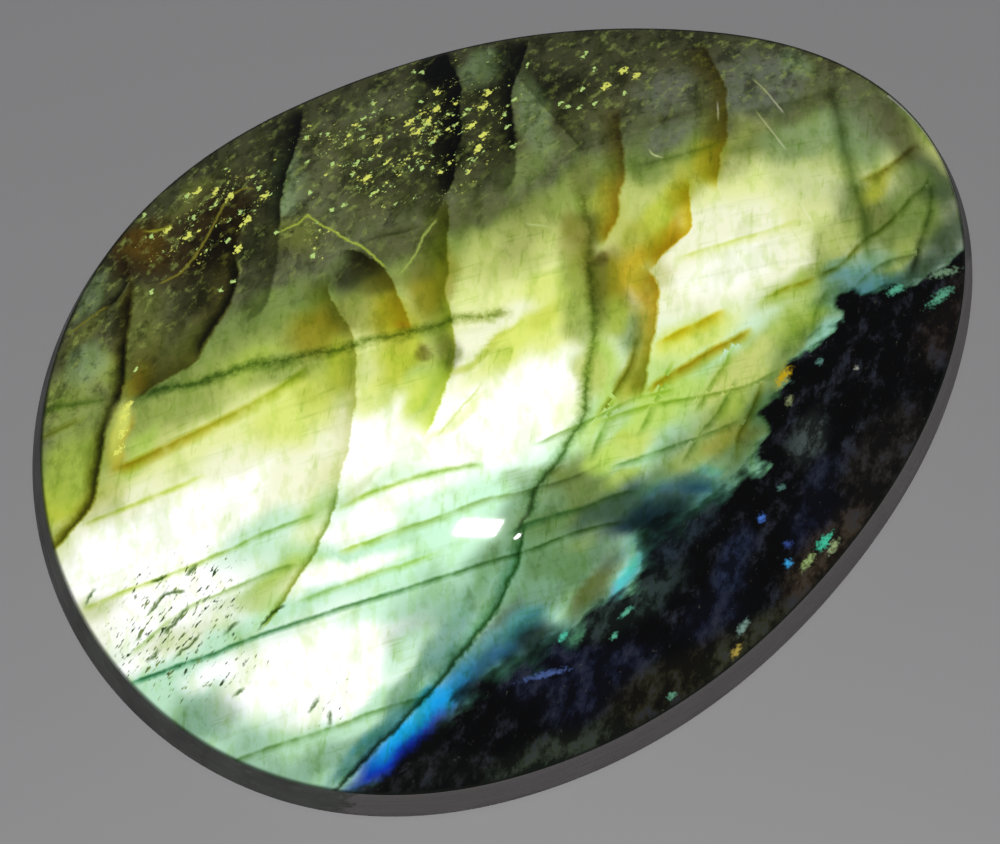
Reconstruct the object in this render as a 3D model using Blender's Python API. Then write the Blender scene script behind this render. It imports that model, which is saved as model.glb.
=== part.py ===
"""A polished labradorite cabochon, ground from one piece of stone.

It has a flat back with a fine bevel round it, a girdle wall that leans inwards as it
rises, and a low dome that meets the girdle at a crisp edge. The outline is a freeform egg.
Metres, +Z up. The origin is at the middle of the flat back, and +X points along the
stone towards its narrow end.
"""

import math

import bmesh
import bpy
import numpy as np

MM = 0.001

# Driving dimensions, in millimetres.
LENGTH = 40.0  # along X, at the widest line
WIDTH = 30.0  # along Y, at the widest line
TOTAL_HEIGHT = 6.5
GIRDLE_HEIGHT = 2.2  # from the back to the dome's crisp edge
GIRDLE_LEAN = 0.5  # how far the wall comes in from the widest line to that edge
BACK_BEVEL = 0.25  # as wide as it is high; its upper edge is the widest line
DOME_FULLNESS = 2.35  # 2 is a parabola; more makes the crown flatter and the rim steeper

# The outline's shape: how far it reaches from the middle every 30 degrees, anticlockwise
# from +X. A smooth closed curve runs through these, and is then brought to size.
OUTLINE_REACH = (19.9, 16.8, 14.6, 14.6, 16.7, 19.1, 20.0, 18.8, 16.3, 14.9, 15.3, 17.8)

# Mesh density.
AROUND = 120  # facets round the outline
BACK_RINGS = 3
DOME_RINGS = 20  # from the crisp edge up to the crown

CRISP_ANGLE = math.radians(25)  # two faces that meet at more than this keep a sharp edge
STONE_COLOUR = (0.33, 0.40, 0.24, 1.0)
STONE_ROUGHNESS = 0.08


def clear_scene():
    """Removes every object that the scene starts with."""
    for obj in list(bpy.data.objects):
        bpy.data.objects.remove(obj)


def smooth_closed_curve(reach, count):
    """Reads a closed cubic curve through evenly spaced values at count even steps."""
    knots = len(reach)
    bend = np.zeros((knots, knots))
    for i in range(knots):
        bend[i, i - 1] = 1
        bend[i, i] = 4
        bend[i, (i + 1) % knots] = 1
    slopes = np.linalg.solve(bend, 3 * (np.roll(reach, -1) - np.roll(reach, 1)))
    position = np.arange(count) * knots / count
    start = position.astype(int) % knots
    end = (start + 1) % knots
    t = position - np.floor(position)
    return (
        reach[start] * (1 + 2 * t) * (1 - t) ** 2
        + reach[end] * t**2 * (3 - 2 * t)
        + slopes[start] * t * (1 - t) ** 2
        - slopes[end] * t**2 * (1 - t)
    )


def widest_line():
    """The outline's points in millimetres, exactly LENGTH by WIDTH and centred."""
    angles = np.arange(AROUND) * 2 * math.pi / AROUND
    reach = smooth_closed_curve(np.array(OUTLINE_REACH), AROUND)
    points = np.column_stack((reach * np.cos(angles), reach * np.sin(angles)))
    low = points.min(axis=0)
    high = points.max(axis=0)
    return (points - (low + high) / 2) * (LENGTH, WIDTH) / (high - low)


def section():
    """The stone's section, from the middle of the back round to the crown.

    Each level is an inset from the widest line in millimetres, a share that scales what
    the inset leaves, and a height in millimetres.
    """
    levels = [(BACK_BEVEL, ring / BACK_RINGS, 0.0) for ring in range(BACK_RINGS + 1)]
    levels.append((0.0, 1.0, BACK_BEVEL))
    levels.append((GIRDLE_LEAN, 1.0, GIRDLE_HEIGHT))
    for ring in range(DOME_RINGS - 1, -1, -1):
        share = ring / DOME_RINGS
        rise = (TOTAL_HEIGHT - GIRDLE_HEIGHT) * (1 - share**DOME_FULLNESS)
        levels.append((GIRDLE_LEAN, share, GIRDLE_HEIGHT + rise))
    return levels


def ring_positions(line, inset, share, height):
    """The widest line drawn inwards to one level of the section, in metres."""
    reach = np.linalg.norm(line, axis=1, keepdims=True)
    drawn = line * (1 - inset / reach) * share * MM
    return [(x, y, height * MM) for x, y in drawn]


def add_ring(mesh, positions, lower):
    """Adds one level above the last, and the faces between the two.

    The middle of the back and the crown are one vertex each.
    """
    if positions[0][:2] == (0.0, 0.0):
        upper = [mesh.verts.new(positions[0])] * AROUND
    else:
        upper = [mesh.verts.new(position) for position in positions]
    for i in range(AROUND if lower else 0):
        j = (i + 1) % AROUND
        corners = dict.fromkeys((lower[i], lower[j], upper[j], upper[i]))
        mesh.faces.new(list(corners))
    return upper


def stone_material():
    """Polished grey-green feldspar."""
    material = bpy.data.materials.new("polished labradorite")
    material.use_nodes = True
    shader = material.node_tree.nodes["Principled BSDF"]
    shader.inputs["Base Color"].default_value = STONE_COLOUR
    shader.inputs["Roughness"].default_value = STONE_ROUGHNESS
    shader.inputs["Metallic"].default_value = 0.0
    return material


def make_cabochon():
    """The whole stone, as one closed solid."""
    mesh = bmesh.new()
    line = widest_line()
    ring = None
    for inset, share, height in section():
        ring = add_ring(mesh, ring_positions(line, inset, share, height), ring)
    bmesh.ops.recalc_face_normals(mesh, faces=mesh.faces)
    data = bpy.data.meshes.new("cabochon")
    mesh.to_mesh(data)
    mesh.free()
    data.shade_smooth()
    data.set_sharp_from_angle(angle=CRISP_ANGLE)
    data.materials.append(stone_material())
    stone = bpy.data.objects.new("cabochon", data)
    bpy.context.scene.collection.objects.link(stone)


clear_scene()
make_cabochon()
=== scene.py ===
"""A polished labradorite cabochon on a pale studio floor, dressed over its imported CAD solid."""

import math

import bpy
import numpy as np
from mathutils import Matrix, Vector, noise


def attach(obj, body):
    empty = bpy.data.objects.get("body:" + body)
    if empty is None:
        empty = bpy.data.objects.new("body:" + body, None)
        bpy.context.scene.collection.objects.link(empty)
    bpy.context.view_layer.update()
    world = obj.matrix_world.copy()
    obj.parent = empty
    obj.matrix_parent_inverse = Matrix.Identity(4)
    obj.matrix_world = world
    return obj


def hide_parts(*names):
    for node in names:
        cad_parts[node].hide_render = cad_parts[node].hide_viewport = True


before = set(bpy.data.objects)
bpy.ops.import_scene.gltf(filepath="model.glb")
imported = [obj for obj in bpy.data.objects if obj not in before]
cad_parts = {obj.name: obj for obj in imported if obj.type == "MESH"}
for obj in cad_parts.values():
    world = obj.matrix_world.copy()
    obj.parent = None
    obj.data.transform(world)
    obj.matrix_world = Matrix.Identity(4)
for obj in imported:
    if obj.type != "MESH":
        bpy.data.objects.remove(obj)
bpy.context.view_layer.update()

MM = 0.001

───

TASK BRIEF: Output exactly those lines that lie from the line with "data.materials.append(stone_material())" through the line with "before = set(bpy.data.objects)", with both of those lines included.

FULL OUTPUT:
    data.materials.append(stone_material())
    stone = bpy.data.objects.new("cabochon", data)
    bpy.context.scene.collection.objects.link(stone)


clear_scene()
make_cabochon()
=== scene.py ===
"""A polished labradorite cabochon on a pale studio floor, dressed over its imported CAD solid."""

import math

import bpy
import numpy as np
from mathutils import Matrix, Vector, noise


def attach(obj, body):
    empty = bpy.data.objects.get("body:" + body)
    if empty is None:
        empty = bpy.data.objects.new("body:" + body, None)
        bpy.context.scene.collection.objects.link(empty)
    bpy.context.view_layer.update()
    world = obj.matrix_world.copy()
    obj.parent = empty
    obj.matrix_parent_inverse = Matrix.Identity(4)
    obj.matrix_world = world
    return obj


def hide_parts(*names):
    for node in names:
        cad_parts[node].hide_render = cad_parts[node].hide_viewport = True


before = set(bpy.data.objects)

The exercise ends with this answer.